= Given task =
Which lines run from the first one up to and including the one with "at that face."? Print exactly those.

= Provided data =
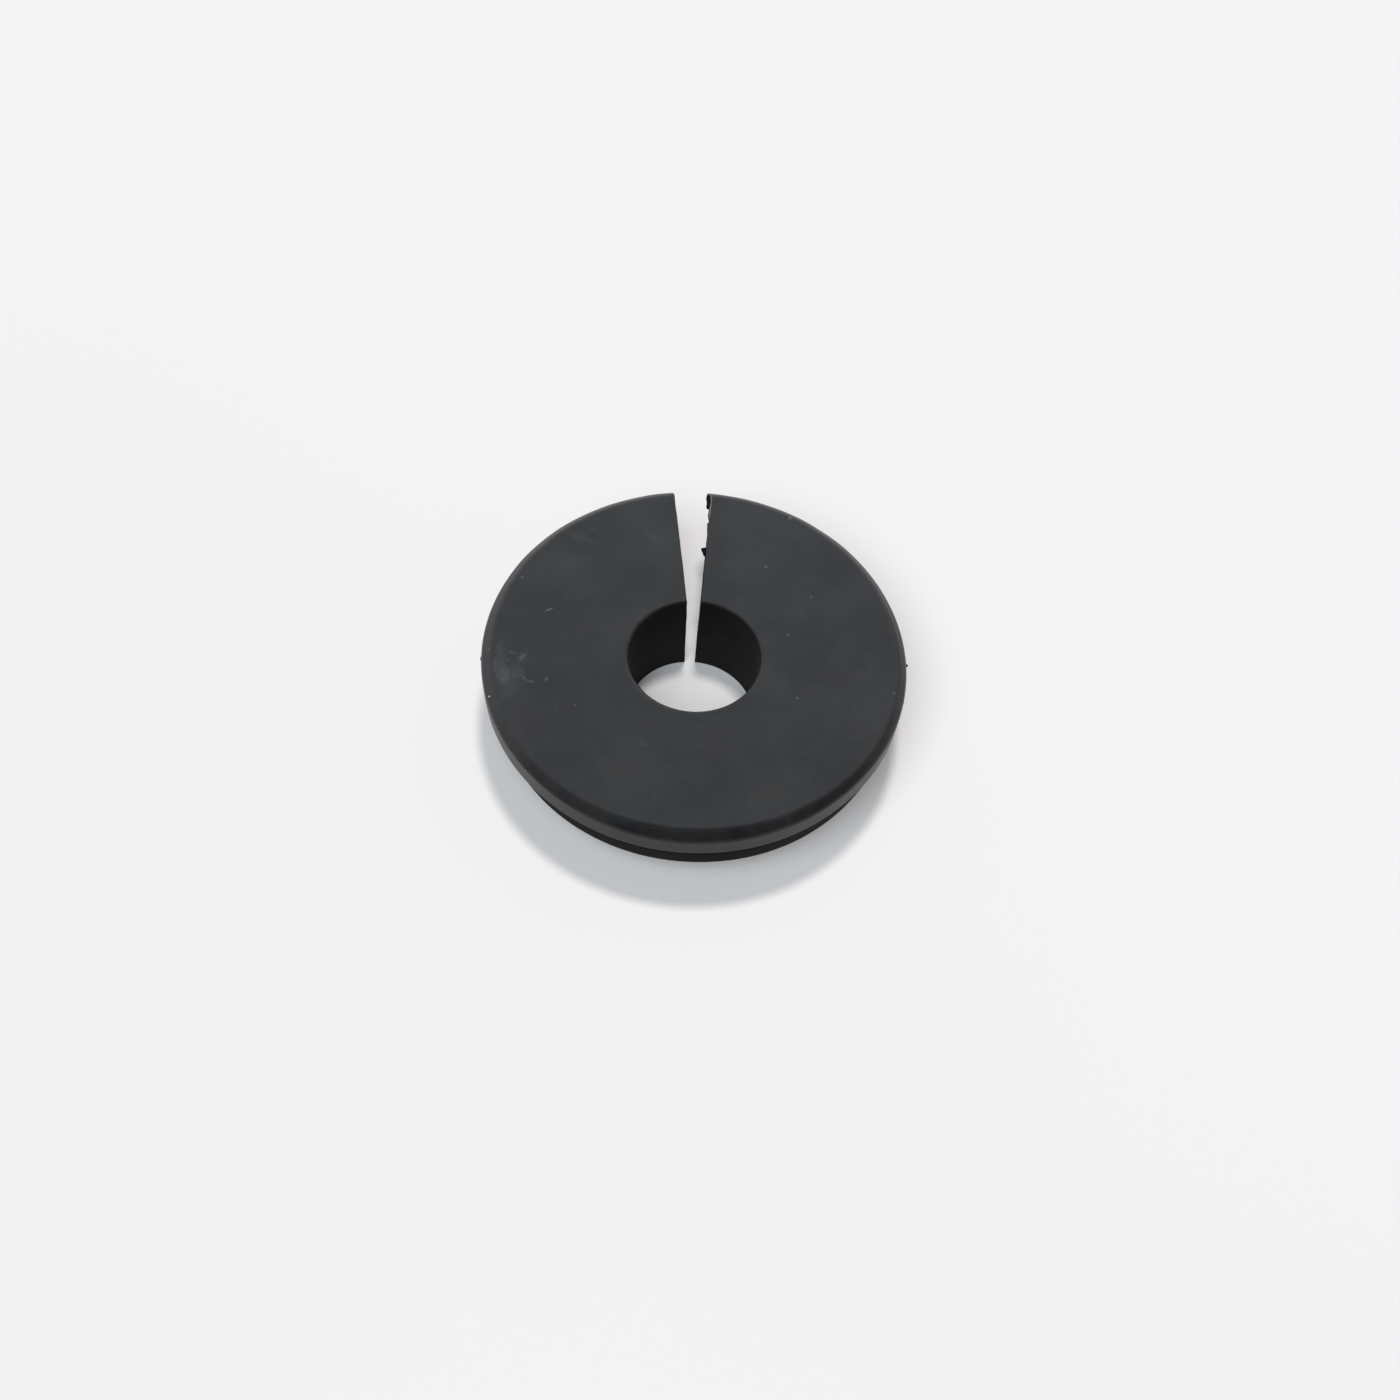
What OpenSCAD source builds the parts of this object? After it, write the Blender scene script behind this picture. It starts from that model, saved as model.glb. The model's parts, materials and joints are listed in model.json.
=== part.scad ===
// Split rubber sealing plug: one moulding with a wide flange, a groove that the
// panel sits in, a lip with a tapered lead-in, and a straight bore for a pipe or
// cable. One cut from the rim to the bore lets it be opened round the pipe. The
// rubber has sprung a little, so the cut stands open like a narrow wedge.
// It rests on its small end, and its origin is on the bore axis at that face.

/* [Flange] */
// Diameter of the flange
flange_d = 52; // [50:0.5:70]
// Thickness of the flange
flange_h = 3.4; // [2:0.1:6]
// Width and height of the soft bevel round the flange's top edge
flange_bevel = 1.1; // [0.6:0.1:1.1]
// Radius of both corners of that bevel
flange_bevel_r = 1; // [0.2:0.1:1]
// Radius of the flange's lower edge
flange_low_r = 0.3; // [0.1:0.1:0.4]

/* [Panel groove] */
// Diameter at the bottom of the groove, which is the hole it fits
groove_d = 44; // [34:0.5:47]
// Width of the groove, which is the panel it fits
groove_w = 3; // [1:0.1:6]
// Radius in the corners at the bottom of the groove
groove_r = 0.4; // [0.1:0.1:0.45]

/* [Lip and lead-in] */
// Diameter of the lip
lip_d = 49; // [45.5:0.5:51]
// Height of the lip's straight land
lip_h = 1.5; // [1:0.1:4]
// Radius of the lip's upper edge
lip_r = 0.3; // [0.1:0.1:0.4]
// Height of the tapered lead-in below the lip
leadin_h = 4.7; // [2:0.1:12]
// Diameter of the small end that it rests on
base_d = 41; // [30:0.5:44]

/* [Bore] */
// Diameter of the bore
bore_d = 16; // [5:0.5:26]
// Radius of the bore's upper edge
bore_top_r = 0.3; // [0.1:0.1:1]

/* [Cut] */
// Width of the cut where its faces would meet the bore axis
cut_kerf = 0.35; // [0.1:0.05:1.5]
// Angle that the cut has sprung open by, seen from above
cut_spread = 10; // [2:0.5:20]
// Lean of each face of the cut, which closes it towards the small end
cut_lean = 1; // [0:0.1:1.5]

/* [Torn rubber on the cut] */
// Distance of the long tag's middle from the flange's rim
tag_from_rim = 2.2; // [1.6:0.1:4]
// Length of the long tag along the cut
tag_l = 2.2; // [1:0.1:3]
// Distance of the short nub's middle from the flange's rim
nub_from_rim = 10.2; // [6:0.1:12]
// Length of the short nub along the cut
nub_l = 1.3; // [0.6:0.1:2]
// How far the torn pieces stand off the face of the cut
torn_out = 0.5; // [0.2:0.05:0.8]
// Depth of the torn pieces' upper ends below the top face
torn_top = 0.1; // [0.05:0.05:0.3]
// Height of the torn pieces
torn_h = 0.9; // [0.4:0.1:1.6]

/* [Hidden] */
$fn = 96;

// Overshoot of the cutting shapes past the faces that they cut
over = 1;
// Depth by which the torn pieces are rooted in the rubber
root = 0.3;

flange_rad = flange_d / 2;
groove_rad = groove_d / 2;
lip_rad = lip_d / 2;
base_rad = base_d / 2;
bore_rad = bore_d / 2;

// Heights of the steps above the face it rests on
lip_z = leadin_h;
groove_z = lip_z + lip_h;
flange_z = groove_z + groove_w;
top_z = flange_z + flange_h;
cut_reach = flange_rad + over;

// Half section from the axis outwards. The lower corner is rounded, and the upper
// one has the soft bevel
module flange_section() {
    difference() {
        union() {
            translate([0, flange_z])
                square([flange_rad - flange_low_r, flange_h]);
            translate([0, flange_z + flange_low_r])
                square([flange_rad, flange_h - flange_low_r]);
            translate([flange_rad - flange_low_r, flange_z + flange_low_r])
                circle(r = flange_low_r);
        }
        beyond_bevel();
    }
}

// What the bevel takes off the flange's upper corner. An arc that touches the
// bevel and the face beside it rounds each of the two corners
module beyond_bevel() {
    reach = flange_bevel_r * tan(45 / 2);
    slope = flange_bevel_r * sin(45);
    top_arc = [flange_rad - flange_bevel - reach, top_z - flange_bevel_r];
    side_arc = [flange_rad - flange_bevel_r, top_z - flange_bevel - reach];
    difference() {
        polygon([
            [top_arc.x, top_z + over],
            [top_arc.x, top_z],
            top_arc + [slope, slope],
            side_arc + [slope, slope],
            [flange_rad, side_arc.y],
            [flange_rad + over, side_arc.y],
            [flange_rad + over, top_z + over]
        ]);
        for (centre = [top_arc, side_arc])
            translate(centre)
                circle(r = flange_bevel_r);
    }
}

// The lip with its lead-in, a cone that carries on from the land to the small end
module lip_section() {
    polygon([
        [0, 0],
        [base_rad, 0],
        [lip_rad, lip_z],
        [lip_rad, groove_z - lip_r],
        [lip_rad - lip_r, groove_z],
        [0, groove_z]
    ]);
    translate([lip_rad - lip_r, groove_z - lip_r])
        circle(r = lip_r);
}

// The bottom of the groove meets the flange and the lip in small radii
module groove_section() {
    translate([groove_rad + groove_r, groove_z])
        square([flange_rad, groove_w]);
    translate([groove_rad, groove_z + groove_r])
        square([flange_rad, groove_w - 2 * groove_r]);
    for (z = [groove_z + groove_r, flange_z - groove_r])
        translate([groove_rad + groove_r, z])
            circle(r = groove_r);
}

// Rounds the upper edge of the bore
module bore_edge_section() {
    difference() {
        translate([0, top_z - bore_top_r])
            square([bore_rad + bore_top_r, bore_top_r + over]);
        translate([bore_rad + bore_top_r, top_z - bore_top_r])
            circle(r = bore_top_r);
    }
}

module moulding() {
    difference() {
        rotate_extrude() {
            difference() {
                union() {
                    flange_section();
                    lip_section();
                    translate([0, groove_z])
                        square([groove_rad + groove_r, groove_w]);
                }
                groove_section();
            }
        }
        translate([0, 0, -over])
            cylinder(h = top_z + 2 * over, r = bore_rad);
        rotate_extrude()
            bore_edge_section();
    }
}

// Places things on the right face of the cut: X is off the face into the gap,
// Y runs outwards along it, and Z is the height above the top face
module on_cut_face() {
    translate([cut_kerf / 2, 0, top_z])
        rotate([0, 0, -cut_spread / 2])
            rotate([0, cut_lean, 0])
                mirror([1, 0, 0])
                    children();
}

// Everything on the gap's side of the right face
module gap_side() {
    on_cut_face()
        translate([0, 0, -top_z - 2 * over])
            cube([cut_reach, cut_reach, top_z + 4 * over]);
}

// The gap between the two faces, from the bore axis to beyond the rim
module cut() {
    intersection() {
        gap_side();
        mirror([1, 0, 0])
            gap_side();
    }
}

// One torn piece standing off the face: its outline seen from above has a
// ragged end, and its middle is at_y from the bore axis
module torn_piece(at_y, length) {
    on_cut_face()
        translate([0, at_y - length / 2, -torn_top - torn_h])
            linear_extrude(torn_h)
                polygon([
                    [-root, 0],
                    [torn_out * 0.7, length * 0.1],
                    [torn_out * 0.6, length * 0.3],
                    [torn_out, length * 0.45],
                    [torn_out * 0.8, length * 0.9],
                    [-root, length]
                ]);
}

module plug() {
    color([0.09, 0.09, 0.095])
        union() {
            difference() {
                moulding();
                cut();
            }
            torn_piece(flange_rad - tag_from_rim, tag_l);
            torn_piece(flange_rad - nub_from_rim, nub_l);
        }
}

plug();
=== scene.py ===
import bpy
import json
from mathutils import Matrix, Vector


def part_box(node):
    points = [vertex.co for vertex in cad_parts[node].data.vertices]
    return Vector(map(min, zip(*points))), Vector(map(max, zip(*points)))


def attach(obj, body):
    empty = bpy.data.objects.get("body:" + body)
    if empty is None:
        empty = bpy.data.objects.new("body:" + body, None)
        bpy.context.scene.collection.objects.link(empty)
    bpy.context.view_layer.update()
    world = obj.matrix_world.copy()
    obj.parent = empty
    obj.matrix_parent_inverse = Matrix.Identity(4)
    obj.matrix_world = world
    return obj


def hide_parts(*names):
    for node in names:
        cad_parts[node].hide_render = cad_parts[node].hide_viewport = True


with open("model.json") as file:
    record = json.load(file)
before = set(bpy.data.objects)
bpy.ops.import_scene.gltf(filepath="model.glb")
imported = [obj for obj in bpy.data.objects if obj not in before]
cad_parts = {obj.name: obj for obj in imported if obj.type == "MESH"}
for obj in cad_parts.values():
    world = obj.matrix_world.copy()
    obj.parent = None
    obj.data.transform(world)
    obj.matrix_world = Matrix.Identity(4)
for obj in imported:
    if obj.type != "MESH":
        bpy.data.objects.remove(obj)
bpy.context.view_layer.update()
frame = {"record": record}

import json
import math

import bpy
import numpy as np
from mathutils import Matrix, Vector, geometry, noise

# The split sealing plug is one rubber moulding, cut once from the rim to the bore.
# This script builds that moulding as one closed mesh: the half section is turned
# round the bore from one face of the cut to the other, with the small unevenness
# of real rubber, and both faces of the cut get their own finely meshed surface.
# Lengths here are in millimetres unless a name says otherwise.

MM = 0.001


def mount_named(name):
    """The frame's record of one mount."""
    return next(m for m in frame["record"]["mounts"] if m["name"] == name)


# Sizes that the frame gives
_, plug_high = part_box("plug")
flange_rad = (plug_high / MM).x
bore_rad = mount_named("bore")["dims"]["r_mm"]

# Heights of the moulding's steps, from the face it rests on
lip_z = 4.3
groove_z = 6.2
flange_z = 8.6
top_z = 12.6

# Radii of the other rings
base_rad = 20.5
lip_rad = 24.3
groove_rad = 22.0

# The soft bevel round the flange's top edge: its width, the smaller width on either side
# of the front, its angle, how much the width wavers, and how long those waves are
flange_bevel = 1.04
flange_bevel_aside = 0.76
bevel_angle = 45
bevel_waver = 0.06
bevel_wave = 3.1

# The bevel narrows with the distance from the middle line and towards the front. Both
# ranges are shares of the radius.
aside_range = (0, 0.9)
front_range = (-0.2, 0.6)

# How much the flange's side leans in towards its lower edge, and the roundings
flange_draft = 0.2
flange_bevel_r = 0.9
flange_low_r = 0.3
lip_r = 0.3
groove_r = 0.4
base_r = 0.15

# Narrow strips of mesh beside the roundings of the bore and of the top face keep those
# surfaces flat. The lead-in starts a hair's breadth outside the foot.
flat_strip = 0.25
leadin_start = 0.02

# The bore narrows a touch towards its lower end, and away from the cut the lip sits a
# touch to the right of the flange, as where the two halves of a mould don't quite meet.
# That shift is in full in front of shift_full_y, and there is none behind shift_none_y
# or nearer to the bore's axis than shift_from_rad.
bore_taper = 0.2
lip_shift = 0.25
shift_full_y = -5
shift_none_y = 12
shift_from_rad = bore_rad + 3
shift_full_rad = base_rad - 2

# The bore's upper edge is softer on one side, where a pipe has rubbed it
bore_edge_r = 0.32
bore_worn_r = 0.7
bore_worn_at = math.radians(262)
bore_worn_spread = math.radians(55)

# The cut: its faces lean and spread as in the frame, and its edges are hardly rounded.
# The relief of its faces draws the skin behind them along, as far as relief_reach.
cut_half_spread = math.radians(5)
cut_lean = math.radians(1)
cut_offset_right = 0.17
cut_offset_left = 0.16
cut_edge_r = 0.09
relief_reach = 0.9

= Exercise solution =
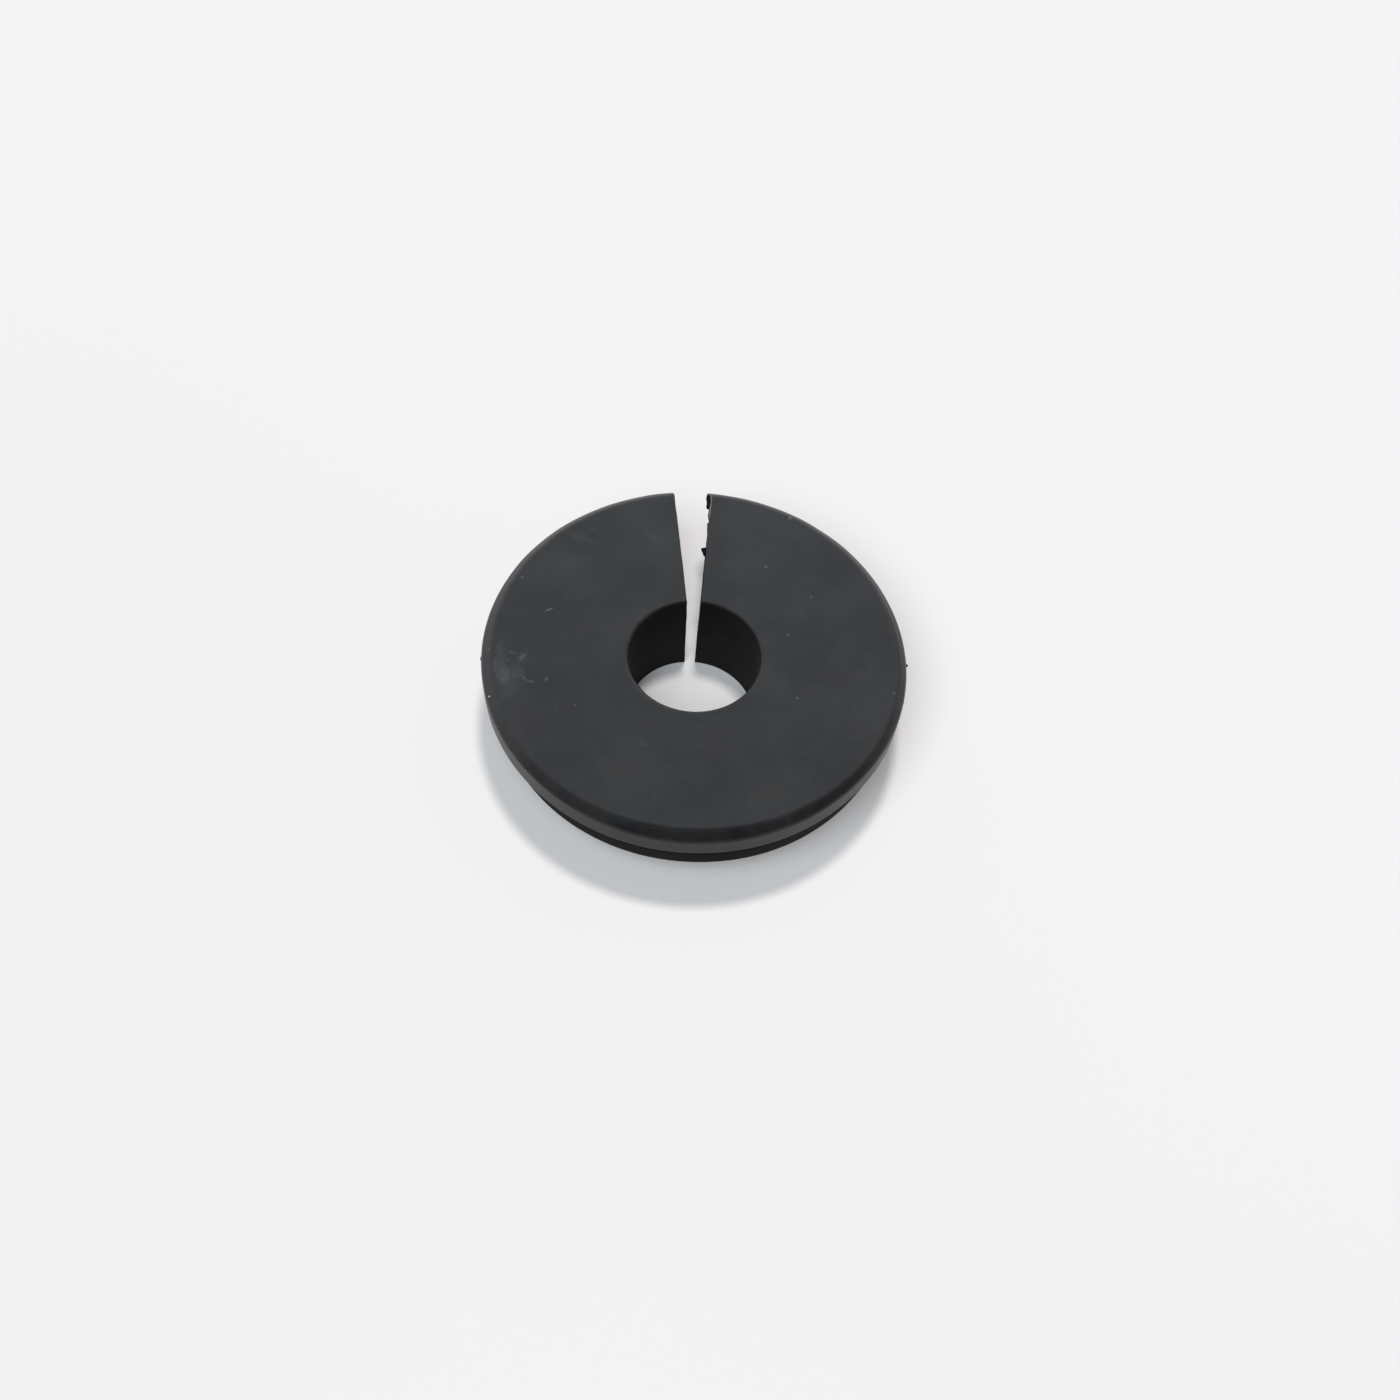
What OpenSCAD source builds the parts of this object? After it, write the Blender scene script behind this picture. It starts from that model, saved as model.glb. The model's parts, materials and joints are listed in model.json.
=== part.scad ===
// Split rubber sealing plug: one moulding with a wide flange, a groove that the
// panel sits in, a lip with a tapered lead-in, and a straight bore for a pipe or
// cable. One cut from the rim to the bore lets it be opened round the pipe. The
// rubber has sprung a little, so the cut stands open like a narrow wedge.
// It rests on its small end, and its origin is on the bore axis at that face.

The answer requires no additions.